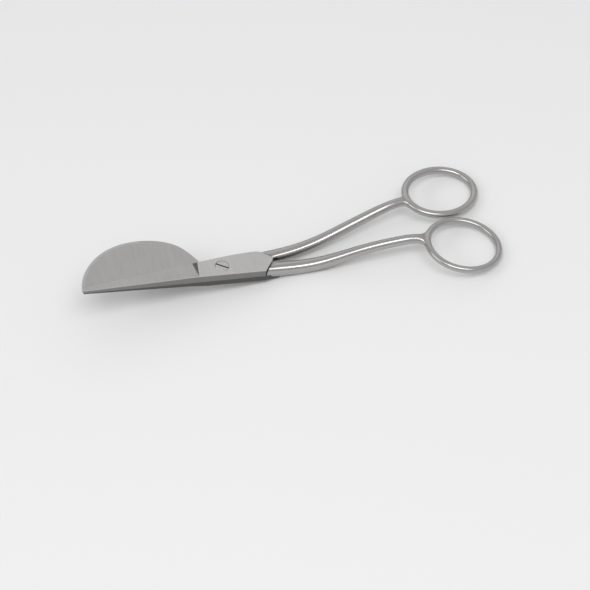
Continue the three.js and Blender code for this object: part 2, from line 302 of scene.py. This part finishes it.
def hoop(bm, centre, along, half_wide, half_high, squareness):
    """One eight-sided section of a bar. Its sides are drawn out so that smoothing them
    gives the asked half sizes; squareness above 1 fills the corners."""
    across = Vector((0, 0, 1)).cross(along).normalized()
    over = along.normalized().cross(across)
    drawn_out = 6 / (4 + sqrt(2) * squareness)
    section = bmesh.ops.create_circle(bm, segments=8, radius=drawn_out)["verts"]
    for index, vertex in enumerate(section):
        fill = squareness if index % 2 else 1
        aside, high, _ = vertex.co * fill
        vertex.co = centre + across * aside * half_wide + over * high * half_high
    return list({edge for vertex in section for edge in vertex.link_edges})


def handle(name, stations, ring_centre, long_r, short_r, long_turn, half_wide, half_high):
    """A shank through the stations, flaring into an oval finger ring. Each station is a
    place on the centre line with the section's half width, half height and squareness."""
    bm = bmesh.new()
    points = [Vector(station[:3]) for station in stations]
    toward = points[-1] - ring_centre
    start = atan2(toward.y, toward.x) - long_turn
    ring_line = []
    for part in range(RING_PARTS):
        angle = start + 2 * pi * part / RING_PARTS
        oval = Vector((long_r * cos(angle), short_r * sin(angle), 0))
        ring_line.append(ring_centre + Matrix.Rotation(long_turn, 3, "Z") @ oval)
    # Smoothing pulls a bent line in, so the ring and the shank are both drawn out first.
    grown = 3 / (2 + cos(2 * pi / RING_PARTS))
    hoops = []
    for part, centre in enumerate(ring_line):
        along = ring_line[(part + 1) % RING_PARTS] - ring_line[part - 1]
        placed = ring_centre + (centre - ring_centre) * grown
        hoops.append(hoop(bm, placed, along, half_wide, half_high, BAND_SQUARENESS))
    for part in range(RING_PARTS):
        bmesh.ops.bridge_loops(bm, edges=hoops[part - 1] + hoops[part])
    shank = []
    for index, point in enumerate(points[:-1]):
        before = points[max(index - 1, 0)]
        after = points[index + 1]
        lead = point if index == 0 else point * (4 / 3) - (before + after) / 6
        shank.append(hoop(bm, lead, after - before, *stations[index][3:]))
    for first, second in zip(shank, shank[1:]):
        bmesh.ops.bridge_loops(bm, edges=first + second)
    bmesh.ops.holes_fill(bm, edges=shank[0], sides=8)
    # The ring opens where the shank comes in, and the two are bridged.
    mouth = min((v for e in hoops[0] for v in e.verts), key=lambda v: (v.co - points[-2]).length)
    rim = {edge for face in mouth.link_faces for edge in face.edges if mouth not in edge.verts}
    bmesh.ops.delete(bm, geom=[mouth], context="VERTS")
    bmesh.ops.bridge_loops(bm, edges=list(rim) + shank[-1])
    bmesh.ops.recalc_face_normals(bm, faces=bm.faces)
    for face in bm.faces:
        face.material_index = POLISH
    thing = made(name, bm)
    rounding = thing.modifiers.new("rounding", "SUBSURF")
    rounding.levels = rounding.render_levels = SMOOTHING
    settle(thing)
    return thing


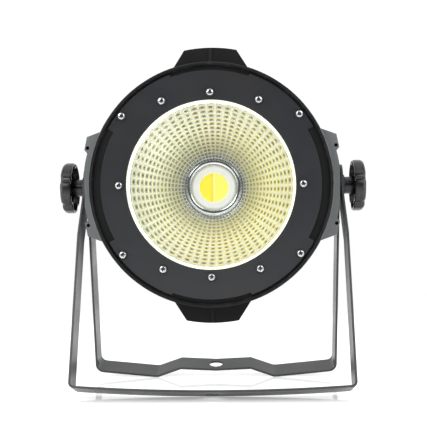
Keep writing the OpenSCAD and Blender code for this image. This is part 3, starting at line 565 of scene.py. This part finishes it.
def new_piece(bm, name, body, slot, *replaced):
    """Makes the mesh a piece that rides on a body, takes a slot's finish and stands for CAD nodes."""
    mesh = bpy.data.meshes.new(name)
    bm.to_mesh(mesh)
    bm.free()
    mesh.polygons.foreach_set("use_smooth", [True] * len(mesh.polygons))
    mesh.set_sharp_from_angle(angle=SMOOTH_ANGLE)
    mesh.materials.append(FINISHES[slot])
    piece = bpy.data.objects.new(name, mesh)
    bpy.context.scene.collection.objects.link(piece)
    even = piece.modifiers.new("even_normals", "WEIGHTED_NORMAL")
    even.keep_sharp = True
    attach(piece, body)
    if replaced:
        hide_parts(*replaced)
    return piece


def body_of_node(node):
    return NODES[node]["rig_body"]


def cad_copy(node):
    """A merged copy of a CAD node's mesh, with its flat faces whole."""
    bm = bmesh.new()
    bm.from_mesh(NODES[node].data)
    bmesh.ops.remove_doubles(bm, verts=bm.verts, dist=2e-6)
    bmesh.ops.dissolve_limit(
        bm, angle_limit=math.radians(0.4), verts=bm.verts, edges=bm.edges, use_dissolve_boundaries=False,
    )
    return bm


def refined(node, name, slot, width, segments=2):
    """A CAD node's shape with its edges rounded."""
    bm = cad_copy(node)
    soften(bm, width, segments)
    return new_piece(bm, name, body_of_node(node), slot, node)


def dress(slot, *nodes):
    """Gives CAD nodes that stay as they are their finish."""
    for node in nodes:
        mesh = NODES[node].data
        mesh.materials.clear()
        mesh.materials.append(FINISHES[slot])


def outline_edges(bm, points, closed=True):
    verts = [bm.verts.new(p) for p in points]
    pairs = zip(verts, verts[1:] + (verts[:1] if closed else []))
    return verts, [bm.edges.new(pair) for pair in pairs]


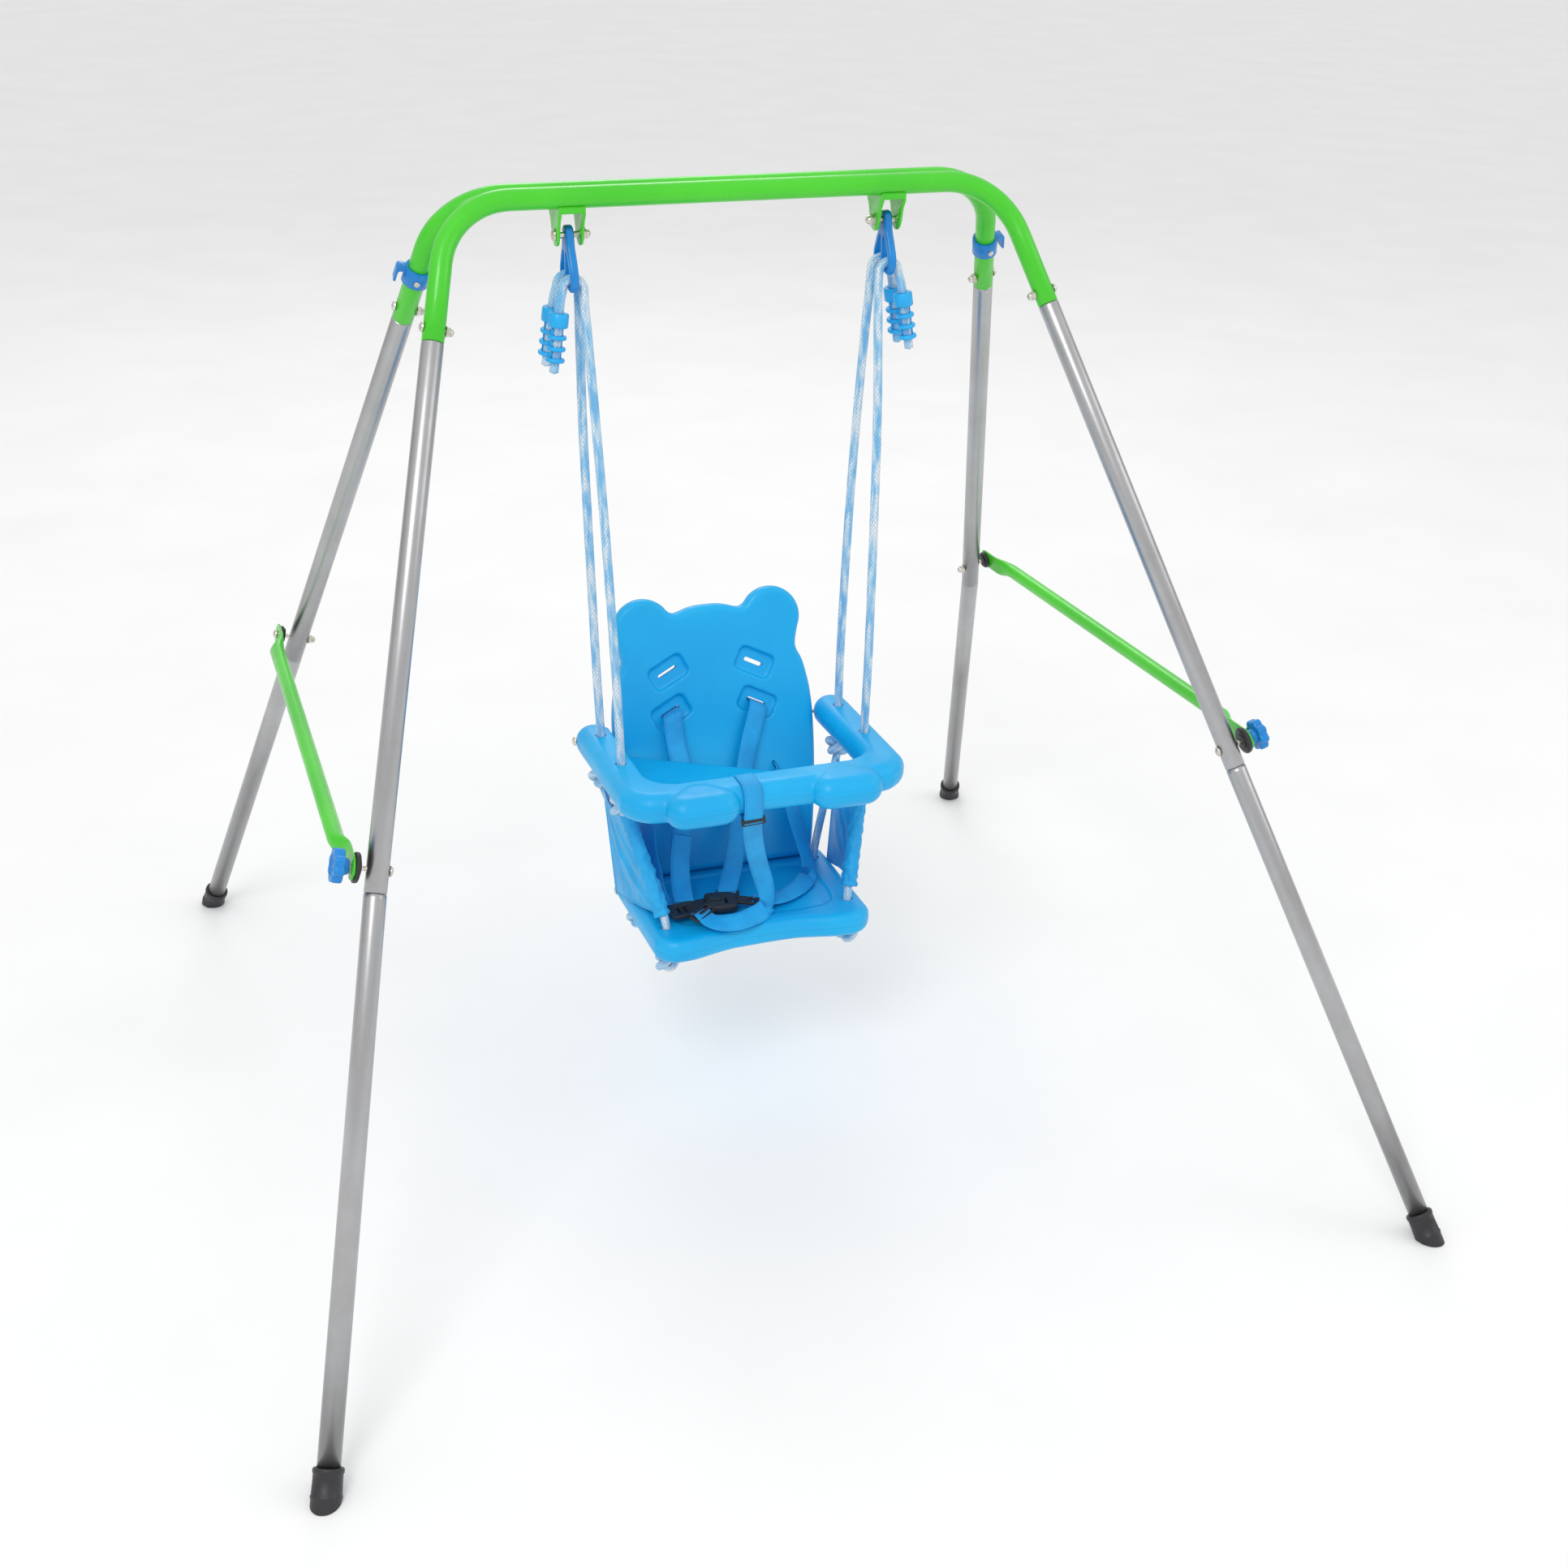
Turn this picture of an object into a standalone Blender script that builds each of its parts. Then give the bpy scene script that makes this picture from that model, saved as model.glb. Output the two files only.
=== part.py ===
"""Folding garden swing for a toddler: two hinged U frames, side braces and a moulded bucket seat.

Units are metres. X runs along the top bar, -Y is the front, +Z is up, and the ground is z = 0.
Tubes, plates and mouldings are hollow where the real ones are, so each piece has its real weight.
"""
import math

import bmesh
import bpy
from mathutils import Matrix, Vector

# ------------------------------------------------------------------ driving dimensions
GAP = 0.0003                 # clearance kept between touching pieces
SIDES = (("left", -1.0), ("right", 1.0))

BAR_Z = 1.180                # height of both top bars
BAR_Y = 0.015                # half the distance between the front and the rear top bar
CORNER_X = 0.335             # where the bar and leg centrelines would meet
BEND_R = 0.090               # bend radius of the U tubes
TUBE_R = 0.0125
TUBE_WALL = 0.0012
TUBE_SIDES = 12
INSERT_R = 0.0106            # swaged tube end that plugs into the next tube
INSERT_LENGTH = 0.060

FRONT = {"y": -1.0, "joint_z": 1.044, "mid": (0.529, 0.377, 0.527), "foot": (0.678, 0.701)}
REAR = {"y": 1.0, "joint_z": 1.030, "mid": (0.506, 0.383, 0.518), "foot": (0.631, 0.701)}
LEG_BOLT_ABOVE = 0.013       # leg bolt, above the lower end of the green tube
BRACE_BOLT_Z = {"front": 0.549, "rear": 0.549}

FOOT_R = 0.0162
FOOT_LENGTH = 0.036
FOOT_FLOOR = 0.022           # leg end above the ground, along the leg

BOLT_R = 0.0030
HOLE_R = 0.0034
STANDOFF = 0.0263            # leg axis to the inner face of the brace's flat end
FLAT_T = 0.0030              # thickness of a flattened brace end
FLAT_HALF = 0.0140
BRACE_R = 0.0095
BRACE_WALL = 0.0010
KNOB_GAP = 0.0024            # free play that lets the brace hook off its bolt
KNOB_R = 0.0200
KNOB_LENGTH = 0.0180
SPACER_T = 0.0060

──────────

Aim –
Using the material above, print every entry exactly as written.

Full response –
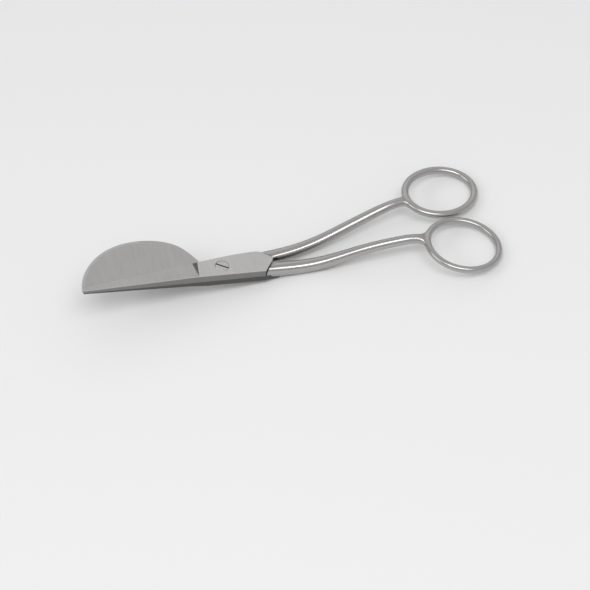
Continue the three.js and Blender code for this object: part 2, from line 302 of scene.py. This part finishes it.
def hoop(bm, centre, along, half_wide, half_high, squareness):
    """One eight-sided section of a bar. Its sides are drawn out so that smoothing them
    gives the asked half sizes; squareness above 1 fills the corners."""
    across = Vector((0, 0, 1)).cross(along).normalized()
    over = along.normalized().cross(across)
    drawn_out = 6 / (4 + sqrt(2) * squareness)
    section = bmesh.ops.create_circle(bm, segments=8, radius=drawn_out)["verts"]
    for index, vertex in enumerate(section):
        fill = squareness if index % 2 else 1
        aside, high, _ = vertex.co * fill
        vertex.co = centre + across * aside * half_wide + over * high * half_high
    return list({edge for vertex in section for edge in vertex.link_edges})


def handle(name, stations, ring_centre, long_r, short_r, long_turn, half_wide, half_high):
    """A shank through the stations, flaring into an oval finger ring. Each station is a
    place on the centre line with the section's half width, half height and squareness."""
    bm = bmesh.new()
    points = [Vector(station[:3]) for station in stations]
    toward = points[-1] - ring_centre
    start = atan2(toward.y, toward.x) - long_turn
    ring_line = []
    for part in range(RING_PARTS):
        angle = start + 2 * pi * part / RING_PARTS
        oval = Vector((long_r * cos(angle), short_r * sin(angle), 0))
        ring_line.append(ring_centre + Matrix.Rotation(long_turn, 3, "Z") @ oval)
    # Smoothing pulls a bent line in, so the ring and the shank are both drawn out first.
    grown = 3 / (2 + cos(2 * pi / RING_PARTS))
    hoops = []
    for part, centre in enumerate(ring_line):
        along = ring_line[(part + 1) % RING_PARTS] - ring_line[part - 1]
        placed = ring_centre + (centre - ring_centre) * grown
        hoops.append(hoop(bm, placed, along, half_wide, half_high, BAND_SQUARENESS))
    for part in range(RING_PARTS):
        bmesh.ops.bridge_loops(bm, edges=hoops[part - 1] + hoops[part])
    shank = []
    for index, point in enumerate(points[:-1]):
        before = points[max(index - 1, 0)]
        after = points[index + 1]
        lead = point if index == 0 else point * (4 / 3) - (before + after) / 6
        shank.append(hoop(bm, lead, after - before, *stations[index][3:]))
    for first, second in zip(shank, shank[1:]):
        bmesh.ops.bridge_loops(bm, edges=first + second)
    bmesh.ops.holes_fill(bm, edges=shank[0], sides=8)
    # The ring opens where the shank comes in, and the two are bridged.
    mouth = min((v for e in hoops[0] for v in e.verts), key=lambda v: (v.co - points[-2]).length)
    rim = {edge for face in mouth.link_faces for edge in face.edges if mouth not in edge.verts}
    bmesh.ops.delete(bm, geom=[mouth], context="VERTS")
    bmesh.ops.bridge_loops(bm, edges=list(rim) + shank[-1])
    bmesh.ops.recalc_face_normals(bm, faces=bm.faces)
    for face in bm.faces:
        face.material_index = POLISH
    thing = made(name, bm)
    rounding = thing.modifiers.new("rounding", "SUBSURF")
    rounding.levels = rounding.render_levels = SMOOTHING
    settle(thing)
    return thing


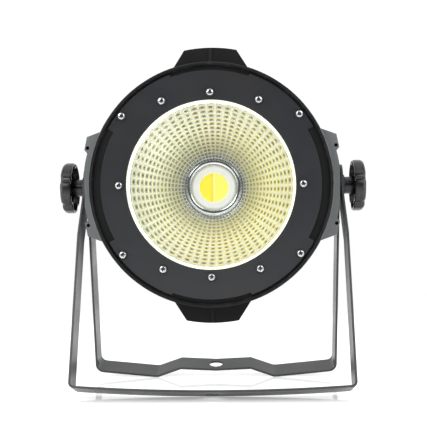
Keep writing the OpenSCAD and Blender code for this image. This is part 3, starting at line 565 of scene.py. This part finishes it.
def new_piece(bm, name, body, slot, *replaced):
    """Makes the mesh a piece that rides on a body, takes a slot's finish and stands for CAD nodes."""
    mesh = bpy.data.meshes.new(name)
    bm.to_mesh(mesh)
    bm.free()
    mesh.polygons.foreach_set("use_smooth", [True] * len(mesh.polygons))
    mesh.set_sharp_from_angle(angle=SMOOTH_ANGLE)
    mesh.materials.append(FINISHES[slot])
    piece = bpy.data.objects.new(name, mesh)
    bpy.context.scene.collection.objects.link(piece)
    even = piece.modifiers.new("even_normals", "WEIGHTED_NORMAL")
    even.keep_sharp = True
    attach(piece, body)
    if replaced:
        hide_parts(*replaced)
    return piece


def body_of_node(node):
    return NODES[node]["rig_body"]


def cad_copy(node):
    """A merged copy of a CAD node's mesh, with its flat faces whole."""
    bm = bmesh.new()
    bm.from_mesh(NODES[node].data)
    bmesh.ops.remove_doubles(bm, verts=bm.verts, dist=2e-6)
    bmesh.ops.dissolve_limit(
        bm, angle_limit=math.radians(0.4), verts=bm.verts, edges=bm.edges, use_dissolve_boundaries=False,
    )
    return bm


def refined(node, name, slot, width, segments=2):
    """A CAD node's shape with its edges rounded."""
    bm = cad_copy(node)
    soften(bm, width, segments)
    return new_piece(bm, name, body_of_node(node), slot, node)


def dress(slot, *nodes):
    """Gives CAD nodes that stay as they are their finish."""
    for node in nodes:
        mesh = NODES[node].data
        mesh.materials.clear()
        mesh.materials.append(FINISHES[slot])


def outline_edges(bm, points, closed=True):
    verts = [bm.verts.new(p) for p in points]
    pairs = zip(verts, verts[1:] + (verts[:1] if closed else []))
    return verts, [bm.edges.new(pair) for pair in pairs]


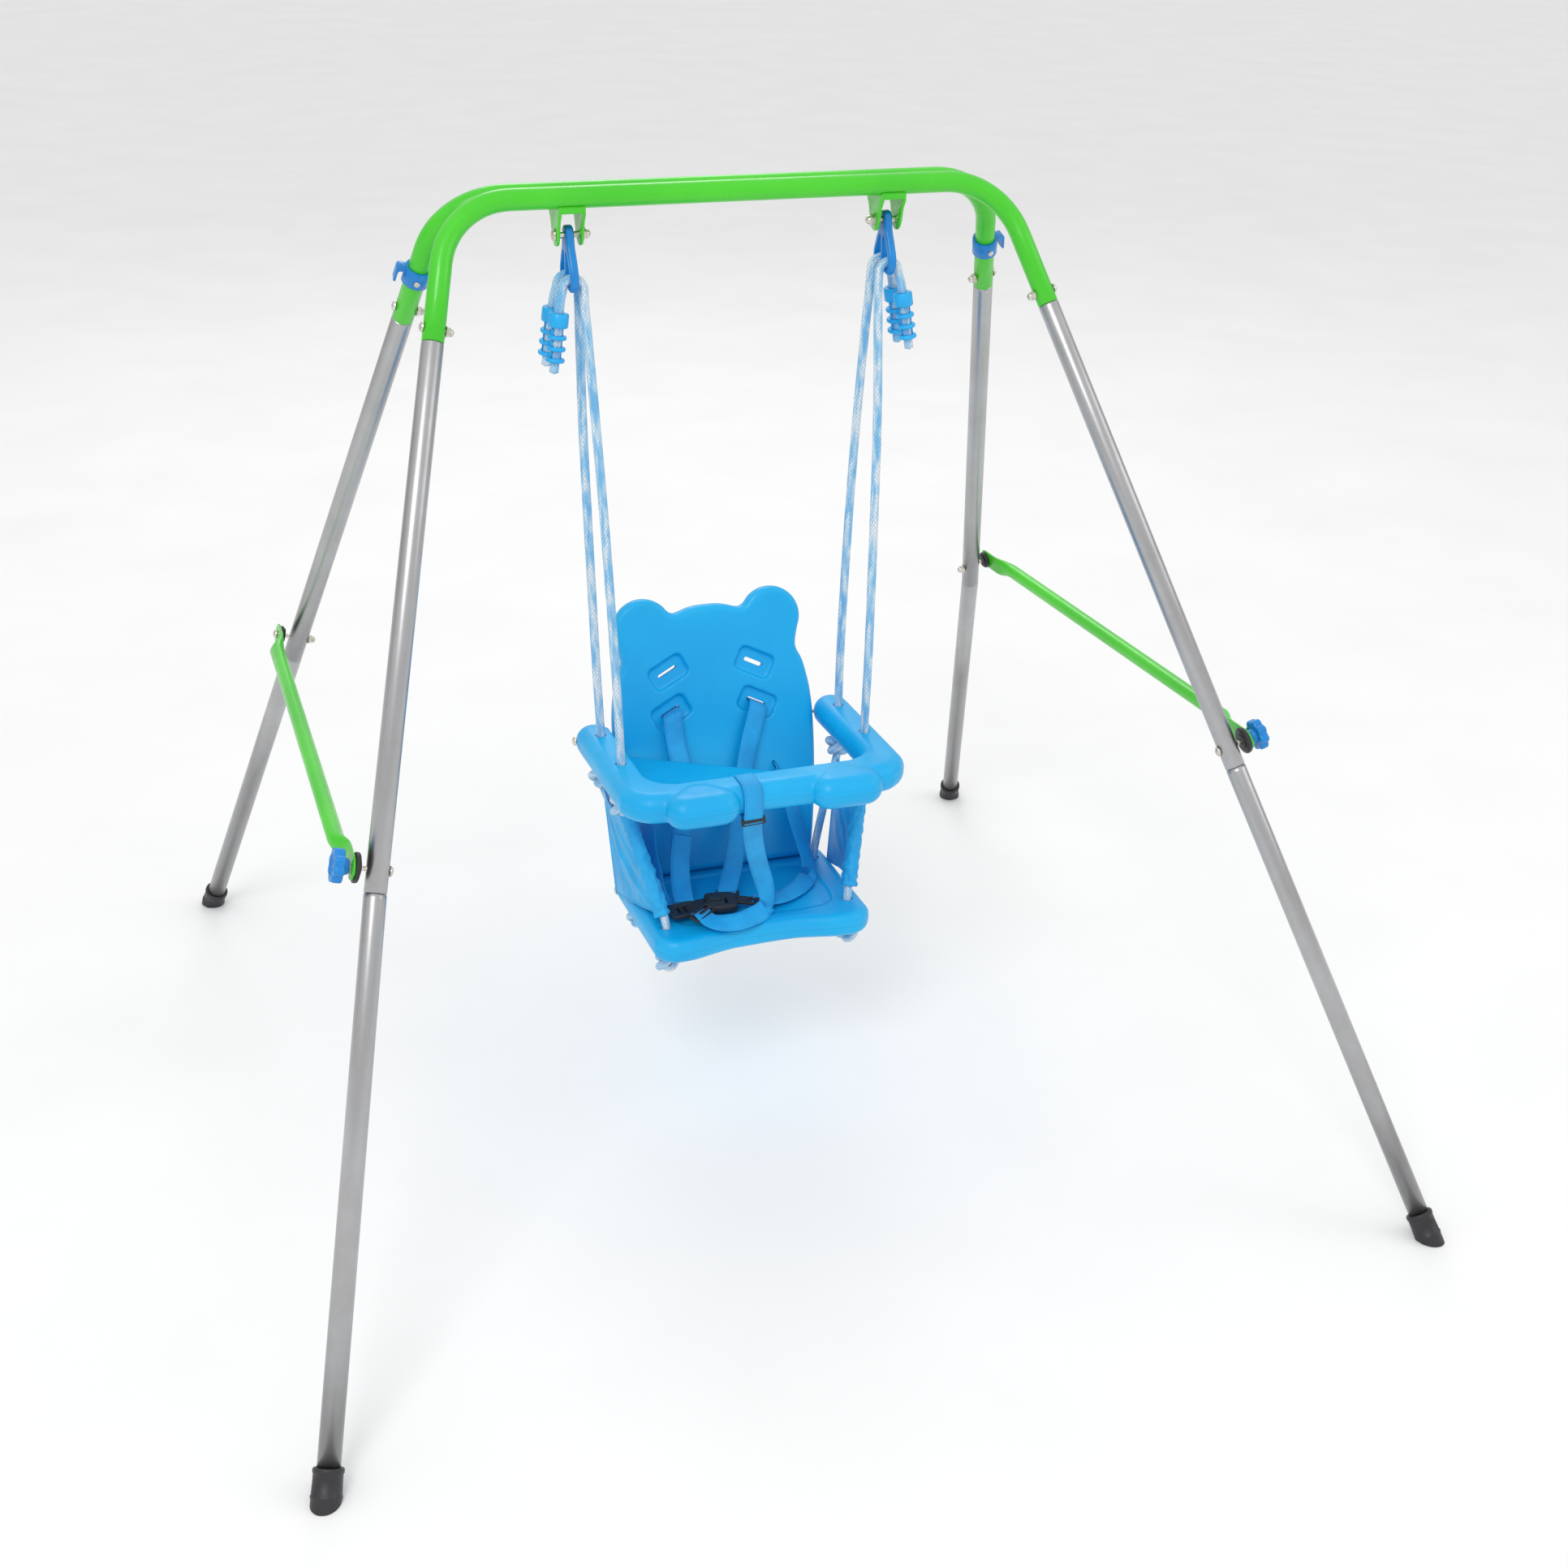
Turn this picture of an object into a standalone Blender script that builds each of its parts. Then give the bpy scene script that makes this picture from that model, saved as model.glb. Output the two files only.
=== part.py ===
"""Folding garden swing for a toddler: two hinged U frames, side braces and a moulded bucket seat.

Units are metres. X runs along the top bar, -Y is the front, +Z is up, and the ground is z = 0.
Tubes, plates and mouldings are hollow where the real ones are, so each piece has its real weight.
"""
import math

import bmesh
import bpy
from mathutils import Matrix, Vector

# ------------------------------------------------------------------ driving dimensions
GAP = 0.0003                 # clearance kept between touching pieces
SIDES = (("left", -1.0), ("right", 1.0))

BAR_Z = 1.180                # height of both top bars
BAR_Y = 0.015                # half the distance between the front and the rear top bar
CORNER_X = 0.335             # where the bar and leg centrelines would meet
BEND_R = 0.090               # bend radius of the U tubes
TUBE_R = 0.0125
TUBE_WALL = 0.0012
TUBE_SIDES = 12
INSERT_R = 0.0106            # swaged tube end that plugs into the next tube
INSERT_LENGTH = 0.060

FRONT = {"y": -1.0, "joint_z": 1.044, "mid": (0.529, 0.377, 0.527), "foot": (0.678, 0.701)}
REAR = {"y": 1.0, "joint_z": 1.030, "mid": (0.506, 0.383, 0.518), "foot": (0.631, 0.701)}
LEG_BOLT_ABOVE = 0.013       # leg bolt, above the lower end of the green tube
BRACE_BOLT_Z = {"front": 0.549, "rear": 0.549}

FOOT_R = 0.0162
FOOT_LENGTH = 0.036
FOOT_FLOOR = 0.022           # leg end above the ground, along the leg

BOLT_R = 0.0030
HOLE_R = 0.0034
STANDOFF = 0.0263            # leg axis to the inner face of the brace's flat end
FLAT_T = 0.0030              # thickness of a flattened brace end
FLAT_HALF = 0.0140
BRACE_R = 0.0095
BRACE_WALL = 0.0010
KNOB_GAP = 0.0024            # free play that lets the brace hook off its bolt
KNOB_R = 0.0200
KNOB_LENGTH = 0.0180
SPACER_T = 0.0060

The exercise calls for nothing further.